§ **Written instruction**:
Write out the data below in full. Keep it exact.

§ **Raw data**:
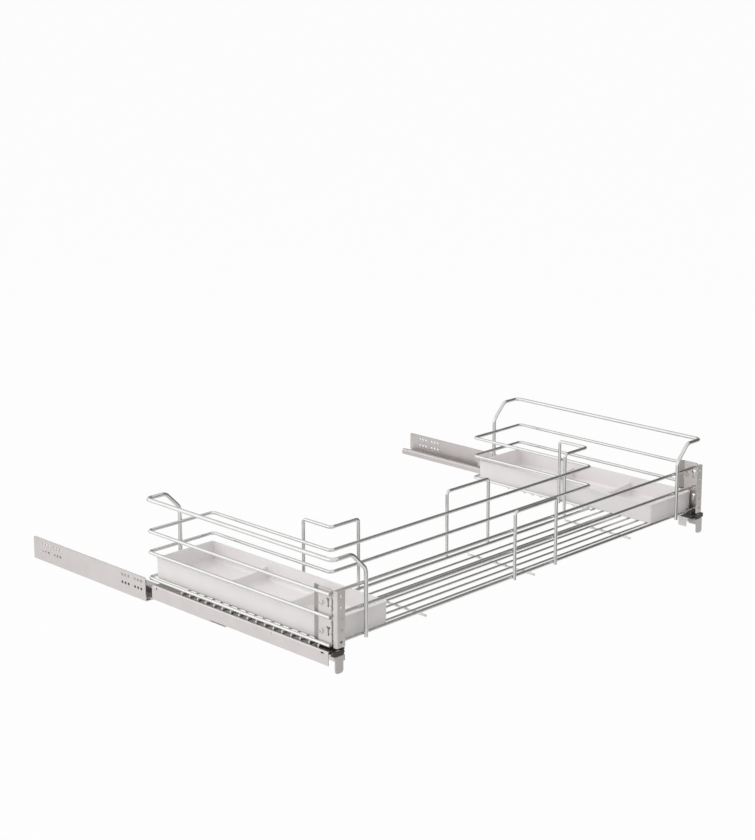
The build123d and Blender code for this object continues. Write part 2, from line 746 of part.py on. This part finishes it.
def catch_bracket(side, hand):
    """The steel catch inside the drawer profile, with the tab that the lever hooks under."""
    middle = catch_sheet / 2
    ledge_z = wire_z - clip_bottom - run_gap - middle
    wall_edge = drawer_edge + runner_sheet + catch_gap + middle
    middle_line = [
        (catch_edge - middle, wire_z - catch_bottom),
        (catch_edge - middle, ledge_z),
        (wall_edge, ledge_z),
        (wall_edge, wire_z - catch_leg_bottom),
    ]
    start_y = front_y + catch_front
    length = clip_back - catch_front
    tab_edges = (catch_edge - catch_sheet - 1, catch_edge + 1)
    with BuildPart() as catch:
        section = sheet_section(wall_plane(side, start_y), middle_line, catch_bend, catch_sheet)
        extrude(section, amount=side * length)
        below_nose = (wire_z - catch_bottom - 1, wire_z - catch_nose)
        nose_cut = (start_y - 1, start_y + catch_nose_length)
        add(block(side, tab_edges, nose_cut, below_nose), mode=Mode.SUBTRACT)
        with BuildSketch(inboard_plane(side, catch_edge)):
            with Locations((start_y + length / 2, wire_z - catch_slot_drop)):
                SlotOverall(catch_slot, catch_slot_width)
        extrude(amount=side * catch_sheet, mode=Mode.SUBTRACT)
    save(catch, f"{hand}_catch_bracket")


def release_lever(side, hand):
    """The grey lever: a thumb tab, a stem up to its hub on the pin and an arm with a hook."""
    tab_y = (front_y - lever_front, front_y - lever_front + lever_thickness)
    tab_top = wire_z - clip_bottom - lever_top_gap
    arm_z = (wire_z - lever_arm_bottom, wire_z - lever_arm_top)
    arm_y = (tab_y[0], front_y + lever_arm_end)
    stem_y = (pin_y + lever_hub / 2 - lever_stem, pin_y + lever_hub / 2)
    root_z = (tab_top - lever_root, tab_top)
    tooth_z = (wire_z - catch_nose - latch_gap - lever_tooth_height, wire_z - catch_nose - latch_gap)
    with BuildPart() as lever:
        add(block(side, lever_edges, tab_y, (0, tab_top)))
        tip = lever.edges().filter_by(Axis.Y).group_by(Axis.Z)[0]
        fillet(tip, lever_tip_round)
        add(block(side, (lever_edges[1] - 1, lever_arm_edges[1]), tab_y, (arm_z[0], tab_top)))
        add(block(side, lever_arm_edges, arm_y, arm_z))
        add(block(side, lever_arm_edges, (arm_y[1] - 1, arm_y[1] + lever_tooth), tooth_z))
        add(block(side, lever_link_edges, (tab_y[1] - 1, stem_y[1]), root_z))
        add(block(side, lever_link_edges, stem_y, (root_z[0], pin_z)))
        with BuildSketch(inboard_plane(side, lever_link_edges[0])):
            with Locations((pin_y, pin_z)):
                Circle(lever_hub / 2)
        extrude(amount=-side * (lever_link_edges[1] - lever_link_edges[0]))
        with BuildSketch(inboard_plane(side, lever_link_edges[0])):
            with Locations((pin_y, pin_z)):
                Circle(pin_dia / 2 + pin_fit)
        extrude(amount=-side * (lever_link_edges[1] - lever_link_edges[0]), mode=Mode.SUBTRACT)
    save(lever, f"{hand}_release_lever")


def lever_pin(side, hand):
    """The steel pin that the lever swings on."""
    pin_edges = (nose_edges[0] + pin_end_gap, nose_edges[1] - pin_end_gap)
    with BuildPart() as pin:
        with BuildSketch(inboard_plane(side, pin_edges[0])):
            with Locations((pin_y, pin_z)):
                Circle(pin_dia / 2)
        extrude(amount=-side * (pin_edges[1] - pin_edges[0]))
    save(pin, f"{hand}_lever_pin")


for side, hand in ((-1, "left"), (1, "right")):
    corner_hoop(side, hand)
    guard_rail(side, hand)
    side_plate(side, hand)
    door_bracket(side, hand)
    clamp_screws(side, hand)
    clamp_nuts(side, hand)
    tray(side, hand)
    cabinet_profile(side, hand)
    middle_profile(side, hand)
    drawer_profile(side, hand)
    upper_axis = web_under - roller_space / 2
    upper_wing = upper_flange_under - wing_space / 2
    roller_carriage(side, f"{hand}_upper", upper_cage_y, upper_axis, upper_wing)
    lower_axis = cabinet_web_top + roller_space / 2
    lower_wing = lower_flange_top + wing_space / 2
    roller_carriage(side, f"{hand}_lower", lower_cage_y, lower_axis, lower_wing)
    lock_clip(side, hand)
    catch_bracket(side, hand)
    release_lever(side, hand)
    lever_pin(side, hand)
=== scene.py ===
import json
import math

import bmesh
import bpy
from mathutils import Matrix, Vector


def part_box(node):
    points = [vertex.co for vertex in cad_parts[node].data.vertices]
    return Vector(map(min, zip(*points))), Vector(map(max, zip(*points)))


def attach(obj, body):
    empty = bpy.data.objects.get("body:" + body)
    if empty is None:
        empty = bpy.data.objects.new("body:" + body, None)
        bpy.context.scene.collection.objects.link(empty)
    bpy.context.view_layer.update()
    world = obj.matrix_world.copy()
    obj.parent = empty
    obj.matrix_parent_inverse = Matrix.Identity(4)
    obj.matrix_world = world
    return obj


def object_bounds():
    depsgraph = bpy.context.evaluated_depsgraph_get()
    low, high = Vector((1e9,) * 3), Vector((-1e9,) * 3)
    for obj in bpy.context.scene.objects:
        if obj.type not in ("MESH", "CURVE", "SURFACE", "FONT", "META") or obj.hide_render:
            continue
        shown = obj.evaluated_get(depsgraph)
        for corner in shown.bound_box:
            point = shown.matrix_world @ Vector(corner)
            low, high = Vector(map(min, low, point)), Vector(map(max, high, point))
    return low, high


# The looks of an under-sink pull-out basket: bright chrome wire, zinc-plated sheet steel and
# moulded plastic, on a white studio floor. Lengths are in metres, in the frame of the model.

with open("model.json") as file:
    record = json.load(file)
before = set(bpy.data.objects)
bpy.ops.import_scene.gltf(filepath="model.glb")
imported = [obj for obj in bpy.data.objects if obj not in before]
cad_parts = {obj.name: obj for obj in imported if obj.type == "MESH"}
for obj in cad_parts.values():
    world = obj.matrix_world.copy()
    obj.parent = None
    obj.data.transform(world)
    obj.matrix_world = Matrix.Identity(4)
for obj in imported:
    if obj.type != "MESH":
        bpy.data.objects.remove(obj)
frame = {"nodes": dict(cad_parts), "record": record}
cad_low, cad_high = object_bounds()

MM = 0.001


# Materials

# Most values of a noise texture lie between these two.
noise_low, noise_high = 0.3, 0.7


def linear(code):
    """The linear colour of an sRGB hex value such as "C8C9CB"."""
    channels = [int(code[i:i + 2], 16) / 255 for i in (0, 2, 4)]
    return [c / 12.92 if c <= 0.04045 else ((c + 0.055) / 1.055) ** 2.4 for c in channels] + [1.0]


def add(tree, kind, inputs=None, **settings):
    """Adds a node, sets its settings and fills its inputs with values or with other nodes' outputs."""
    node = tree.nodes.new(kind)
    for name, value in settings.items():
        setattr(node, name, value)
    for name, value in (inputs or {}).items():
        if isinstance(value, bpy.types.NodeSocket):
            tree.links.new(value, node.inputs[name])
        else:
            node.inputs[name].default_value = value
    return node


def empty_material(name):
    """A material without any nodes yet, and its node tree."""
    material = bpy.data.materials.new(name)
    material.use_nodes = True
    material.node_tree.nodes.clear()
    return material, material.node_tree


def surface(name, **shader_inputs):
    """A material with a Principled shader, and the coordinates of the object in metres."""
    material, tree = empty_material(name)
    place = add(tree, "ShaderNodeTexCoord").outputs["Object"]
    shader = add(tree, "ShaderNodeBsdfPrincipled", shader_inputs)
    add(tree, "ShaderNodeOutputMaterial", {"Surface": shader.outputs["BSDF"]})
    return material, tree, place, shader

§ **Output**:
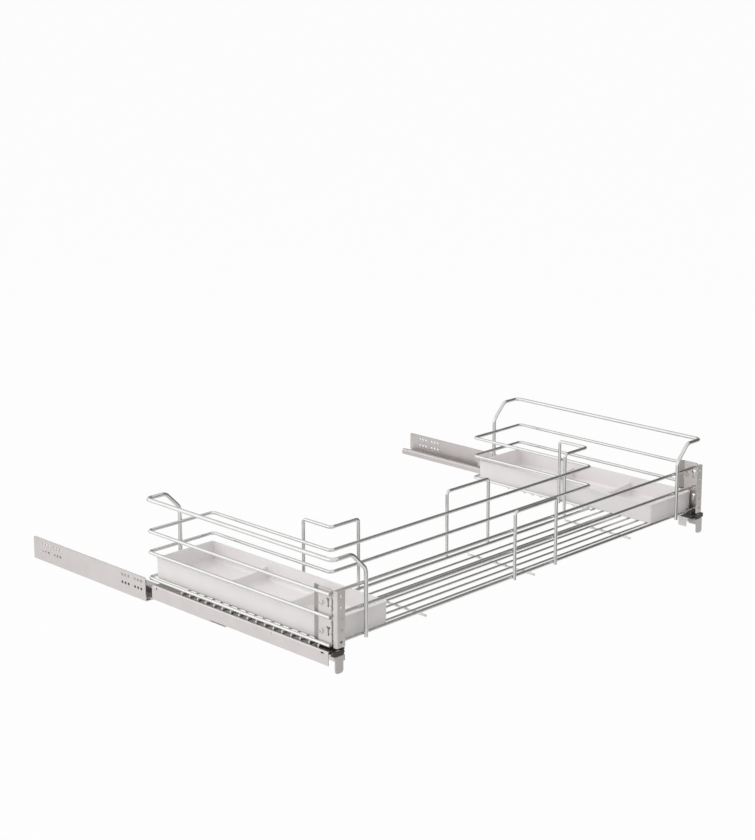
The build123d and Blender code for this object continues. Write part 2, from line 746 of part.py on. This part finishes it.
def catch_bracket(side, hand):
    """The steel catch inside the drawer profile, with the tab that the lever hooks under."""
    middle = catch_sheet / 2
    ledge_z = wire_z - clip_bottom - run_gap - middle
    wall_edge = drawer_edge + runner_sheet + catch_gap + middle
    middle_line = [
        (catch_edge - middle, wire_z - catch_bottom),
        (catch_edge - middle, ledge_z),
        (wall_edge, ledge_z),
        (wall_edge, wire_z - catch_leg_bottom),
    ]
    start_y = front_y + catch_front
    length = clip_back - catch_front
    tab_edges = (catch_edge - catch_sheet - 1, catch_edge + 1)
    with BuildPart() as catch:
        section = sheet_section(wall_plane(side, start_y), middle_line, catch_bend, catch_sheet)
        extrude(section, amount=side * length)
        below_nose = (wire_z - catch_bottom - 1, wire_z - catch_nose)
        nose_cut = (start_y - 1, start_y + catch_nose_length)
        add(block(side, tab_edges, nose_cut, below_nose), mode=Mode.SUBTRACT)
        with BuildSketch(inboard_plane(side, catch_edge)):
            with Locations((start_y + length / 2, wire_z - catch_slot_drop)):
                SlotOverall(catch_slot, catch_slot_width)
        extrude(amount=side * catch_sheet, mode=Mode.SUBTRACT)
    save(catch, f"{hand}_catch_bracket")


def release_lever(side, hand):
    """The grey lever: a thumb tab, a stem up to its hub on the pin and an arm with a hook."""
    tab_y = (front_y - lever_front, front_y - lever_front + lever_thickness)
    tab_top = wire_z - clip_bottom - lever_top_gap
    arm_z = (wire_z - lever_arm_bottom, wire_z - lever_arm_top)
    arm_y = (tab_y[0], front_y + lever_arm_end)
    stem_y = (pin_y + lever_hub / 2 - lever_stem, pin_y + lever_hub / 2)
    root_z = (tab_top - lever_root, tab_top)
    tooth_z = (wire_z - catch_nose - latch_gap - lever_tooth_height, wire_z - catch_nose - latch_gap)
    with BuildPart() as lever:
        add(block(side, lever_edges, tab_y, (0, tab_top)))
        tip = lever.edges().filter_by(Axis.Y).group_by(Axis.Z)[0]
        fillet(tip, lever_tip_round)
        add(block(side, (lever_edges[1] - 1, lever_arm_edges[1]), tab_y, (arm_z[0], tab_top)))
        add(block(side, lever_arm_edges, arm_y, arm_z))
        add(block(side, lever_arm_edges, (arm_y[1] - 1, arm_y[1] + lever_tooth), tooth_z))
        add(block(side, lever_link_edges, (tab_y[1] - 1, stem_y[1]), root_z))
        add(block(side, lever_link_edges, stem_y, (root_z[0], pin_z)))
        with BuildSketch(inboard_plane(side, lever_link_edges[0])):
            with Locations((pin_y, pin_z)):
                Circle(lever_hub / 2)
        extrude(amount=-side * (lever_link_edges[1] - lever_link_edges[0]))
        with BuildSketch(inboard_plane(side, lever_link_edges[0])):
            with Locations((pin_y, pin_z)):
                Circle(pin_dia / 2 + pin_fit)
        extrude(amount=-side * (lever_link_edges[1] - lever_link_edges[0]), mode=Mode.SUBTRACT)
    save(lever, f"{hand}_release_lever")


def lever_pin(side, hand):
    """The steel pin that the lever swings on."""
    pin_edges = (nose_edges[0] + pin_end_gap, nose_edges[1] - pin_end_gap)
    with BuildPart() as pin:
        with BuildSketch(inboard_plane(side, pin_edges[0])):
            with Locations((pin_y, pin_z)):
                Circle(pin_dia / 2)
        extrude(amount=-side * (pin_edges[1] - pin_edges[0]))
    save(pin, f"{hand}_lever_pin")


for side, hand in ((-1, "left"), (1, "right")):
    corner_hoop(side, hand)
    guard_rail(side, hand)
    side_plate(side, hand)
    door_bracket(side, hand)
    clamp_screws(side, hand)
    clamp_nuts(side, hand)
    tray(side, hand)
    cabinet_profile(side, hand)
    middle_profile(side, hand)
    drawer_profile(side, hand)
    upper_axis = web_under - roller_space / 2
    upper_wing = upper_flange_under - wing_space / 2
    roller_carriage(side, f"{hand}_upper", upper_cage_y, upper_axis, upper_wing)
    lower_axis = cabinet_web_top + roller_space / 2
    lower_wing = lower_flange_top + wing_space / 2
    roller_carriage(side, f"{hand}_lower", lower_cage_y, lower_axis, lower_wing)
    lock_clip(side, hand)
    catch_bracket(side, hand)
    release_lever(side, hand)
    lever_pin(side, hand)
=== scene.py ===
import json
import math

import bmesh
import bpy
from mathutils import Matrix, Vector


def part_box(node):
    points = [vertex.co for vertex in cad_parts[node].data.vertices]
    return Vector(map(min, zip(*points))), Vector(map(max, zip(*points)))


def attach(obj, body):
    empty = bpy.data.objects.get("body:" + body)
    if empty is None:
        empty = bpy.data.objects.new("body:" + body, None)
        bpy.context.scene.collection.objects.link(empty)
    bpy.context.view_layer.update()
    world = obj.matrix_world.copy()
    obj.parent = empty
    obj.matrix_parent_inverse = Matrix.Identity(4)
    obj.matrix_world = world
    return obj


def object_bounds():
    depsgraph = bpy.context.evaluated_depsgraph_get()
    low, high = Vector((1e9,) * 3), Vector((-1e9,) * 3)
    for obj in bpy.context.scene.objects:
        if obj.type not in ("MESH", "CURVE", "SURFACE", "FONT", "META") or obj.hide_render:
            continue
        shown = obj.evaluated_get(depsgraph)
        for corner in shown.bound_box:
            point = shown.matrix_world @ Vector(corner)
            low, high = Vector(map(min, low, point)), Vector(map(max, high, point))
    return low, high


# The looks of an under-sink pull-out basket: bright chrome wire, zinc-plated sheet steel and
# moulded plastic, on a white studio floor. Lengths are in metres, in the frame of the model.

with open("model.json") as file:
    record = json.load(file)
before = set(bpy.data.objects)
bpy.ops.import_scene.gltf(filepath="model.glb")
imported = [obj for obj in bpy.data.objects if obj not in before]
cad_parts = {obj.name: obj for obj in imported if obj.type == "MESH"}
for obj in cad_parts.values():
    world = obj.matrix_world.copy()
    obj.parent = None
    obj.data.transform(world)
    obj.matrix_world = Matrix.Identity(4)
for obj in imported:
    if obj.type != "MESH":
        bpy.data.objects.remove(obj)
frame = {"nodes": dict(cad_parts), "record": record}
cad_low, cad_high = object_bounds()

MM = 0.001


# Materials

# Most values of a noise texture lie between these two.
noise_low, noise_high = 0.3, 0.7


def linear(code):
    """The linear colour of an sRGB hex value such as "C8C9CB"."""
    channels = [int(code[i:i + 2], 16) / 255 for i in (0, 2, 4)]
    return [c / 12.92 if c <= 0.04045 else ((c + 0.055) / 1.055) ** 2.4 for c in channels] + [1.0]


def add(tree, kind, inputs=None, **settings):
    """Adds a node, sets its settings and fills its inputs with values or with other nodes' outputs."""
    node = tree.nodes.new(kind)
    for name, value in settings.items():
        setattr(node, name, value)
    for name, value in (inputs or {}).items():
        if isinstance(value, bpy.types.NodeSocket):
            tree.links.new(value, node.inputs[name])
        else:
            node.inputs[name].default_value = value
    return node


def empty_material(name):
    """A material without any nodes yet, and its node tree."""
    material = bpy.data.materials.new(name)
    material.use_nodes = True
    material.node_tree.nodes.clear()
    return material, material.node_tree


def surface(name, **shader_inputs):
    """A material with a Principled shader, and the coordinates of the object in metres."""
    material, tree = empty_material(name)
    place = add(tree, "ShaderNodeTexCoord").outputs["Object"]
    shader = add(tree, "ShaderNodeBsdfPrincipled", shader_inputs)
    add(tree, "ShaderNodeOutputMaterial", {"Surface": shader.outputs["BSDF"]})
    return material, tree, place, shader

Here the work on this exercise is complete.